▶ _TASK OBJECTIVE_: Which lines run from the first one up to and including the one with "back and forth."? Print exactly those.

▶ _DATA SHOWN_:
▬▬▬▬▬▬

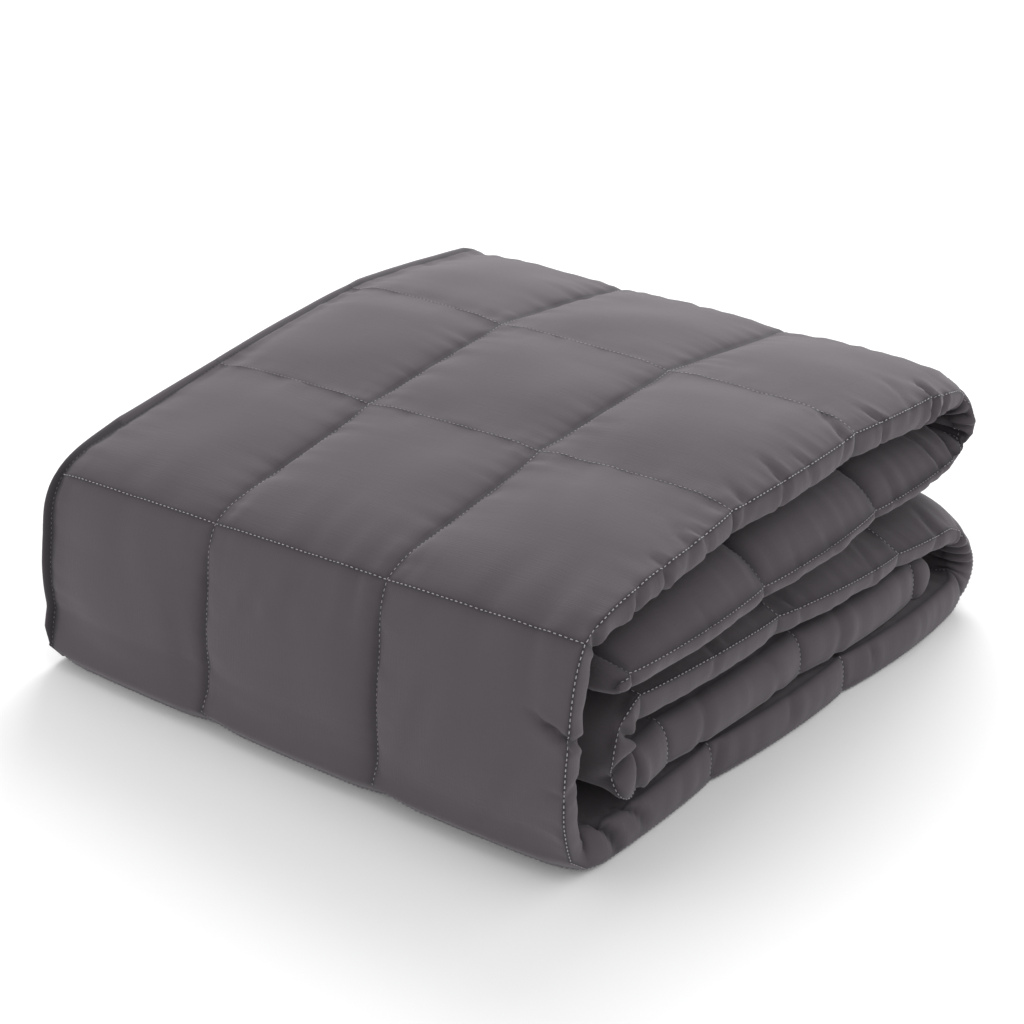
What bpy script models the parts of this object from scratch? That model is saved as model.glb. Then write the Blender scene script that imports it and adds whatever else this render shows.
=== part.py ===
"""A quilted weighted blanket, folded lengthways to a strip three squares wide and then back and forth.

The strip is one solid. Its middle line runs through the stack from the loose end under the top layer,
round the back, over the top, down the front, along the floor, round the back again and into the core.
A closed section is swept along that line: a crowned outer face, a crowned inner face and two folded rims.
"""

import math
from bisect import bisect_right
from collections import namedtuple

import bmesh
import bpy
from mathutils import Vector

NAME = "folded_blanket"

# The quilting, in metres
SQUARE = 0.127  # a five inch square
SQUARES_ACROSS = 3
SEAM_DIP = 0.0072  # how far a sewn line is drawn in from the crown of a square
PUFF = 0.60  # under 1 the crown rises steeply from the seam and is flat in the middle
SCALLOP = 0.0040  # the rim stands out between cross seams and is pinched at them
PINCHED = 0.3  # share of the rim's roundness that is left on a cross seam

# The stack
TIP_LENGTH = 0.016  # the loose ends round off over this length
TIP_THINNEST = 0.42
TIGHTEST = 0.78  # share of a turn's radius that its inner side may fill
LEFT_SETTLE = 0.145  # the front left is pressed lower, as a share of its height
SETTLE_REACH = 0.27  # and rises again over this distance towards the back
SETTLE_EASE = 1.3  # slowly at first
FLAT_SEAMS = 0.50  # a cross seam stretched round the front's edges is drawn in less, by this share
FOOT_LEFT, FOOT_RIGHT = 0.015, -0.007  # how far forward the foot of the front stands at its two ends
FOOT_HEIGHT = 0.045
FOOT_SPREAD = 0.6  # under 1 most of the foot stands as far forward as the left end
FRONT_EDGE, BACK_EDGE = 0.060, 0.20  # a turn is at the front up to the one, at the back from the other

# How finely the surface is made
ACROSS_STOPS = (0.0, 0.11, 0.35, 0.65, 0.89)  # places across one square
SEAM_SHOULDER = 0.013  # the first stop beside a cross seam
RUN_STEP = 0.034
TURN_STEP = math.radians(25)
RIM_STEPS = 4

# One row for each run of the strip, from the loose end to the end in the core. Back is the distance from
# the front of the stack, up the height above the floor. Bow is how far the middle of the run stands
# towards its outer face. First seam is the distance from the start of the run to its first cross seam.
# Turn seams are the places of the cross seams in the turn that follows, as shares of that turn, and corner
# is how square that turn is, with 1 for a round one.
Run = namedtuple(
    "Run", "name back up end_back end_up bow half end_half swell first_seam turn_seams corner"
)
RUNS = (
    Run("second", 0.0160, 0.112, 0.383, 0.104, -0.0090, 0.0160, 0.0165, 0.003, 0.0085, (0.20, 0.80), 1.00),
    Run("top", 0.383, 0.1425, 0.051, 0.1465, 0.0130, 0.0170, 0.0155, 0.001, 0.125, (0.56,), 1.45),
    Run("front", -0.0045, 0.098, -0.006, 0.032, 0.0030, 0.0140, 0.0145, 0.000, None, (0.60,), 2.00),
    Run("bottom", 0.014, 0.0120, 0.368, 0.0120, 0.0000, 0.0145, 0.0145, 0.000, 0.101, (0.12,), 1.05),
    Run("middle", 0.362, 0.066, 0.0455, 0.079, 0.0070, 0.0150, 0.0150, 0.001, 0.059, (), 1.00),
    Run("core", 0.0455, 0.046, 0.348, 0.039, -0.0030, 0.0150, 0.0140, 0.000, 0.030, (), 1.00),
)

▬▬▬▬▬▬

▶ _THE OUTPUT_:
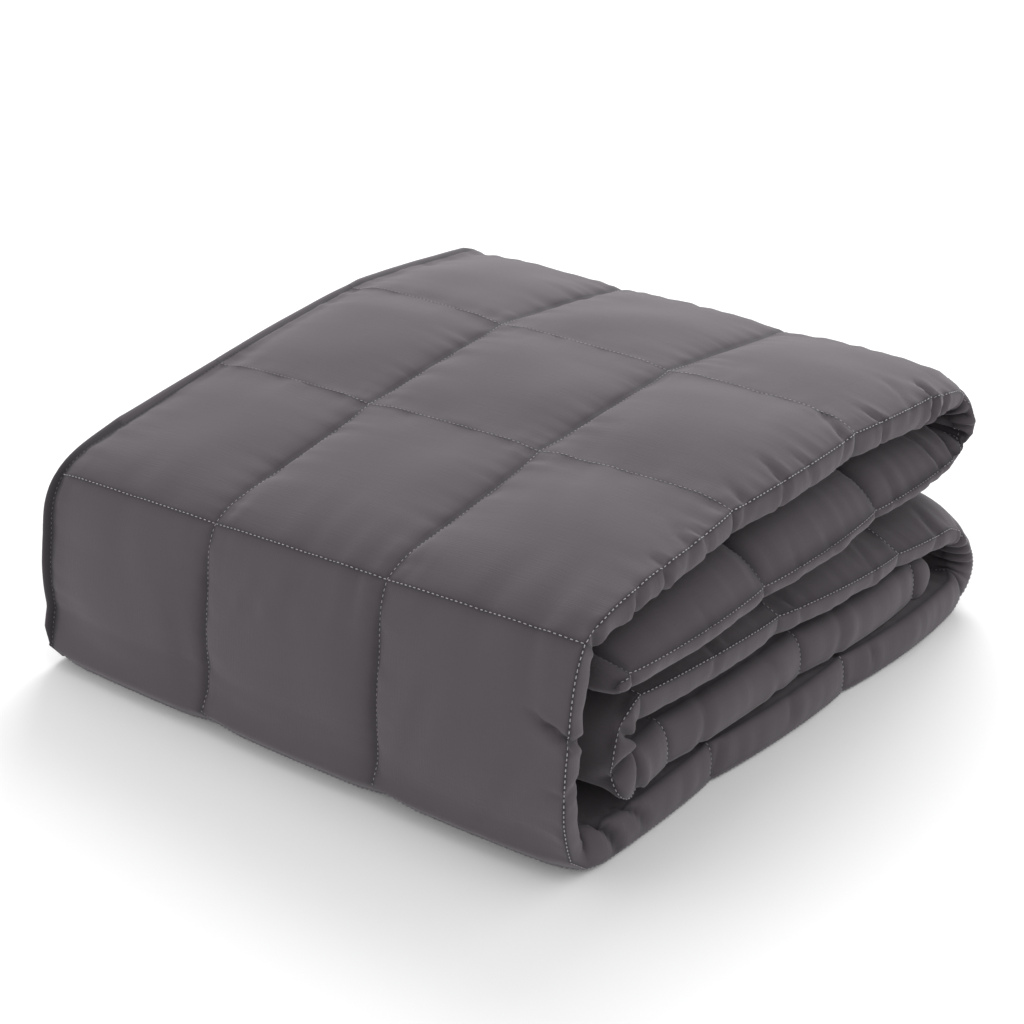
What bpy script models the parts of this object from scratch? That model is saved as model.glb. Then write the Blender scene script that imports it and adds whatever else this render shows.
=== part.py ===
"""A quilted weighted blanket, folded lengthways to a strip three squares wide and then back and forth.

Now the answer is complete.